For fine art books, my memory is that there are a variety of tricks that you can play to increase the number of inks you can use. For example, sometimes you can print different sections of the book with different inks. This requires careful grouping of the pages (and artwork) that will be printed on a single large sheet of paper with a single set of inks at the printing plant. It also means that your publishing software needs to track ink sets separately for groups of pages and understand how the printing process will group pages together, so it can warn you if you're putting an artwork onto a page that clashes with the ink set it needs.

(Not all art books run into these issues. I believe that a lot of art books for Japanese anime have relatively few problems here because the art they're reproducing was already made for an environment with a restricted colour gamut. No one animates with true metallic colours for all sorts of reasons.)
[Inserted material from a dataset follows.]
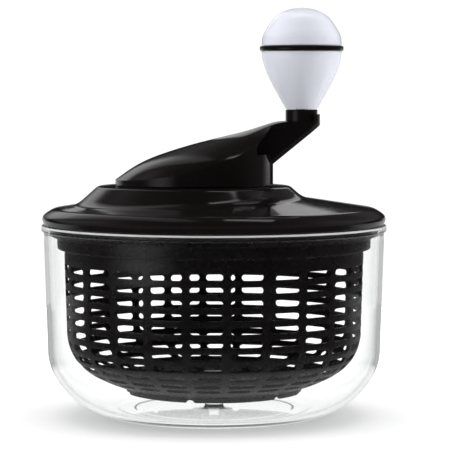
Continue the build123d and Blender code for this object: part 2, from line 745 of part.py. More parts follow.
# What belongs to the cover: a strip down the arm's underside and the hub's bottom plate
with BuildPart() as cover_region:
    strip_start = Vector(*UNDERSIDE_START) + slope_in * COVER_THICKNESS
    strip_end = Vector(*UNDERSIDE_END) + slope_in * COVER_THICKNESS + slope_up * 12
    with BuildSketch(Plane.XZ):
        with BuildLine():
            FilletPolyline(
                (UNDERSIDE_START[0] - 5.6, HUB_BOTTOM - 1),
                (UNDERSIDE_START[0] - 5.2, HUB_BOTTOM + 9),
                strip_start,
                strip_end,
                (120, strip_end.Y),
                radius=[10, 3, 2],
            )
            Polyline((120, strip_end.Y), (120, HUB_BOTTOM - 1), (UNDERSIDE_START[0] - 5.6, HUB_BOTTOM - 1))
        make_face()
    extrude(amount=80, both=True)
    with BuildSketch(Plane.XY.offset(HUB_BOTTOM - 1)):
        with Locations((CRANK_X, 0)):
            Circle(COVER_PLATE_RADIUS)
    extrude(amount=CRANK_COVER_PLATE + 1)

# ---------------------------------------------------------------- crank shell
with BuildPart() as crank_hollow:
    for height, left, right, half_width in CRANK_SECTIONS[:6]:
        with BuildSketch(Plane.XY.offset(height - CRANK_WALL)):
            add(crank_section(left + CRANK_WALL, right - CRANK_WALL, half_width - CRANK_WALL))
    loft()
    with BuildSketch(Plane.XY.offset(HUB_BOTTOM - 3)):
        with Locations((CRANK_X, 0)):
            Circle(HUB_RADIUS - CRANK_WALL)
        with Locations((HOLLOW_END + 50, 0)):
            Rectangle(100, 200, mode=Mode.SUBTRACT)
    extrude(amount=60, mode=Mode.INTERSECT)

with BuildPart() as crank_posts:
    with BuildSketch(Plane.XY.offset(HUB_BOTTOM + CRANK_COVER_PLATE)):
        with Locations((CRANK_X, 0)):
            Circle(SHAFT_RADIUS + 4)
            with PolarLocations(COVER_SCREW_CIRCLE, 3, start_angle=60):
                Circle(3.5)
    extrude(amount=40)
    add(crank_body.part, mode=Mode.INTERSECT)

with BuildPart() as crank_shell:
    add(crank_body.part)
    add(cover_region.part, mode=Mode.SUBTRACT)
    add(crank_hollow.part, mode=Mode.SUBTRACT)
    add(crank_posts.part)
    with BuildSketch(Plane.XY.offset(HUB_BOTTOM)):
        with Locations((CRANK_X, 0)):
            Circle(SHAFT_RADIUS)
    extrude(amount=SHAFT_TOP - HUB_BOTTOM, mode=Mode.SUBTRACT)
    with BuildSketch(Plane.XY.offset(HUB_BOTTOM)):
        with Locations((CRANK_X, 0)):
            with PolarLocations(COVER_SCREW_CIRCLE, 3, start_angle=60):
                Circle(1.2)
    extrude(amount=10, mode=Mode.SUBTRACT)
    with BuildSketch(Plane.XY.offset(AXLE_BOTTOM)):
        with Locations((KNOB_X, 0)):
            Circle(AXLE_RADIUS)
    extrude(amount=30, mode=Mode.SUBTRACT)
write(crank_shell, "crank_shell")

# ---------------------------------------------------------------- crank cover and its screws
with BuildPart() as crank_cover:
    add(crank_body.part)
    add(cover_region.part, mode=Mode.INTERSECT)
    with BuildSketch(Plane.XY.offset(HUB_BOTTOM - 1)):
        with Locations((CRANK_X, 0)):
            Circle(SHAFT_RADIUS + 0.2)
            with PolarLocations(COVER_SCREW_CIRCLE, 3, start_angle=60):
                Circle(1.2)
    extrude(amount=5, mode=Mode.SUBTRACT)
    with BuildSketch(Plane.XY.offset(HUB_BOTTOM - 1)):
        with Locations((CRANK_X, 0)):
            with PolarLocations(COVER_SCREW_CIRCLE, 3, start_angle=60):
                Circle(3)
    extrude(amount=2.2, mode=Mode.SUBTRACT)
write(crank_cover, "crank_cover")

with BuildPart() as crank_cover_screws:
    for height, radius, length in ((HUB_BOTTOM + 0.2, 2.9, 1.0), (HUB_BOTTOM + 1.2, 1.2, 8.0)):
        with BuildSketch(Plane.XY.offset(height)):
            with Locations((CRANK_X, 0)):
                with PolarLocations(COVER_SCREW_CIRCLE, 3, start_angle=60):
                    Circle(radius)
        extrude(amount=length)
    with BuildSketch(Plane.XY.offset(HUB_BOTTOM + 0.2)):
        with Locations((CRANK_X, 0)):
            with PolarLocations(COVER_SCREW_CIRCLE, 3, start_angle=60):
                Rectangle(3.2, 0.7)
                Rectangle(0.7, 3.2)
    extrude(amount=0.6, mode=Mode.SUBTRACT)
write(crank_cover_screws, "crank_cover_screws")

# ---------------------------------------------------------------- knob collar, axle and clip
with BuildPart() as knob_collar:
    with BuildSketch(Plane.XY.offset(ARM_TOP)):
        with Locations((KNOB_X, 0)):
            Circle(COLLAR_KNOB_RADIUS)
            Circle(AXLE_RADIUS, mode=Mode.SUBTRACT)
    extrude(amount=KNOB_COLLAR_TOP - ARM_TOP)
    fillet(knob_collar.edges().group_by(Axis.Z)[-1].sort_by(SortBy.RADIUS)[-1], radius=0.8)
write(knob_collar, "knob_collar")

with BuildPart() as knob_axle:
    with BuildSketch(Plane.XY.offset(AXLE_BOTTOM)):
        with Locations((KNOB_X, 0)):
            Circle(AXLE_RADIUS)
    extrude(amount=CLIP_BOTTOM - AXLE_BOTTOM)
    with BuildSketch(Plane.XY.offset(CLIP_BOTTOM)):
        with Locations((KNOB_X, 0)):
            Circle(AXLE_RADIUS - 1)
    extrude(amount=1.2)
    with BuildSketch(Plane.XY.offset(CLIP_BOTTOM + 1.2)):
        with Locations((KNOB_X, 0)):
            Circle(AXLE_RADIUS)
    extrude(amount=2.5)
    chamfer(knob_axle.edges().group_by(Axis.Z)[-1], length=0.6)
write(knob_axle, "knob_axle")

with BuildPart() as knob_clip:
    with BuildSketch(Plane.XY.offset(CLIP_BOTTOM)):
        with Locations((KNOB_X, 0)):
            Circle(AXLE_RADIUS + 4)
            Circle(AXLE_RADIUS - 1, mode=Mode.SUBTRACT)
            with Locations((AXLE_RADIUS + 2, 0)):
                Rectangle(2 * AXLE_RADIUS, 5, mode=Mode.SUBTRACT)
    extrude(amount=1.2)
write(knob_clip, "knob_clip")

# ---------------------------------------------------------------- knob
knob_plane = Plane(origin=(KNOB_X, 0, 0), x_dir=(1, 0, 0), z_dir=(0, -1, 0))
knob_axis = Axis((KNOB_X, 0, 0), (0, 0, 1))
knob_bottom = KNOB_COLLAR_TOP + GAP
ring_bottom = KNOB_SPLIT - RING_HALF_HEIGHT
ring_top = KNOB_SPLIT + RING_HALF_HEIGHT

with BuildPart() as knob_lower:
    with BuildSketch(knob_plane):
        with BuildLine():
            Line((AXLE_RADIUS + FIT, knob_bottom), (KNOB_NECK_RADIUS, knob_bottom))
            Spline(
                (KNOB_NECK_RADIUS, knob_bottom),
                (16.3, 231.0),
                (21.0, 239.7),
                (25.2, 248.4),
                (KNOB_RADIUS, ring_bottom),
                tangents=[(0.45, 1), (0, 1)],
            )
            Polyline(
                (KNOB_RADIUS, ring_bottom),
                (KNOB_RADIUS - KNOB_WALL, ring_bottom),
                (KNOB_RADIUS - KNOB_WALL, 259),
                (22.2, 248),
                (17.5, 238.5),
                (13.0, 231.5),
                (8.0, 227.5),
                (8.0, CLIP_BOTTOM - GAP),
                (AXLE_RADIUS + FIT, CLIP_BOTTOM - GAP),
                (AXLE_RADIUS + FIT, knob_bottom),
            )
        make_face()
    revolve(axis=knob_axis)
write(knob_lower, "knob_lower")

with BuildPart() as knob_upper:
    with BuildSketch(knob_plane):
        with BuildLine():
            Spline(
                (KNOB_RADIUS, ring_top),
                (24.6, 281.7),
                (15.4, 291.7),
                (0, KNOB_TOP),
                tangents=[(0, 1), (-1, 0)],
            )
            Polyline(
                (0, KNOB_TOP),
                (0, KNOB_TOP - KNOB_WALL),
                (13.6, 289.2),
                (22.0, 280.2),
                (24.0, 272.0),
                (24.0, SPIGOT_BOTTOM),
                (KNOB_RADIUS - KNOB_WALL - 0.1, SPIGOT_BOTTOM),
                (KNOB_RADIUS - KNOB_WALL - 0.1, ring_bottom + 0.1),
                (RING_SEAT_RADIUS, ring_bottom + 0.1),
                (RING_SEAT_RADIUS, ring_top),
                (KNOB_RADIUS, ring_top),
            )
        make_face()
    revolve(axis=knob_axis)
write(knob_upper, "knob_upper")

with BuildPart() as knob_ring:
    with BuildSketch(knob_plane):
        with Locations(((RING_SEAT_RADIUS + RING_RADIUS) / 2, KNOB_SPLIT)):
            RectangleRounded(
                RING_RADIUS - RING_SEAT_RADIUS, 2 * RING_HALF_HEIGHT - 0.2, 1.2
            )
    revolve(axis=knob_axis)
write(knob_ring, "knob_ring")
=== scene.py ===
import json
from math import acos, cos, degrees, hypot, pi, radians, sin, sqrt
import bmesh
import bpy
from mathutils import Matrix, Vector


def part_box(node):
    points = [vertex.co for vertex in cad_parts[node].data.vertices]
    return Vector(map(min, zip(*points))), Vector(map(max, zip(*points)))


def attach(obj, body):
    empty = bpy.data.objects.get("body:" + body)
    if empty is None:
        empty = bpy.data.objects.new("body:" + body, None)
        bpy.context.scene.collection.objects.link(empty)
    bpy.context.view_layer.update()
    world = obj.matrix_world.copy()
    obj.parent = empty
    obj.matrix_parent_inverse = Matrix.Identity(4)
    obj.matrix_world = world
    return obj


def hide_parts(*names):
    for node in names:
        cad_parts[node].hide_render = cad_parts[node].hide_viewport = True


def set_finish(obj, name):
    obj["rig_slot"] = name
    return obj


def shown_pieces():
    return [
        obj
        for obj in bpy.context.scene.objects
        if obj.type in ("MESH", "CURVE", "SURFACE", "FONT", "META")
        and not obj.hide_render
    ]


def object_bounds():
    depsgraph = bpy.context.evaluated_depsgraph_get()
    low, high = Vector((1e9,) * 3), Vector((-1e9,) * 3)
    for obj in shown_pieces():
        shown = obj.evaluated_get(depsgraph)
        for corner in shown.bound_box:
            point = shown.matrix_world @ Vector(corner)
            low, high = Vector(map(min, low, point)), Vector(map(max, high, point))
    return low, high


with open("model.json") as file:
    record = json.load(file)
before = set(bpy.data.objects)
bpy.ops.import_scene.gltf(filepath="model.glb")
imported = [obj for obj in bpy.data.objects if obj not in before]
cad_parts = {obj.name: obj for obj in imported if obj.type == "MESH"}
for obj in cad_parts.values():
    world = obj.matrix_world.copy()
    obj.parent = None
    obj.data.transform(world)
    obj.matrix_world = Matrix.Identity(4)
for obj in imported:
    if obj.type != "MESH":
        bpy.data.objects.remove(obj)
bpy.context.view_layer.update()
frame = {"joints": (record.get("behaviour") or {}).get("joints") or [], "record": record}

# Outlines and meshes are in millimetres, like the CAD, until mesh_piece() turns them into metres.
# Materials and the stage are in metres.
MM = 0.001
AROUND = 192               # segments round the basket: eight to each column of slots


# ---------------------------------------------------------------- places read from the frame
def centre_mm(node):
    low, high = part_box(node)
    return (low + high) / 2 / MM


def top_mm(node):
    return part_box(node)[1].z / MM


def bottom_mm(node):
    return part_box(node)[0].z / MM


JOINT_PLACE = {joint["name"]: joint.get("pos_m") for joint in frame["joints"]}
CRANK_X = JOINT_PLACE["crank_spin"][0] / MM
KNOB_X = JOINT_PLACE["knob_spin"][0] / MM
RIM_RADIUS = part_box("bowl")[1].x / MM
BOWL_HEIGHT = top_mm("bowl")
BASKET_TOP = top_mm("basket")
KNOB_TOP = top_mm("knob_upper")
KNOB_SPLIT = centre_mm("knob_ring").z
DOME_X = centre_mm("gear_cover").x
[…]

To come back to PDFs and colour representation, we can see why you might regret picking a single 24-bit RGB colour representation for everything in a program that handles things that will eventually be printed. I'm not sure there's any reasonable general format that will cover everything you need when doing colour printing, but you certainly might want to include explicit provisions for spot colours (which are very common in product boxes, ads, and so on), and apparently Ghostscript eventually gained support for them (as well as various other colour related things).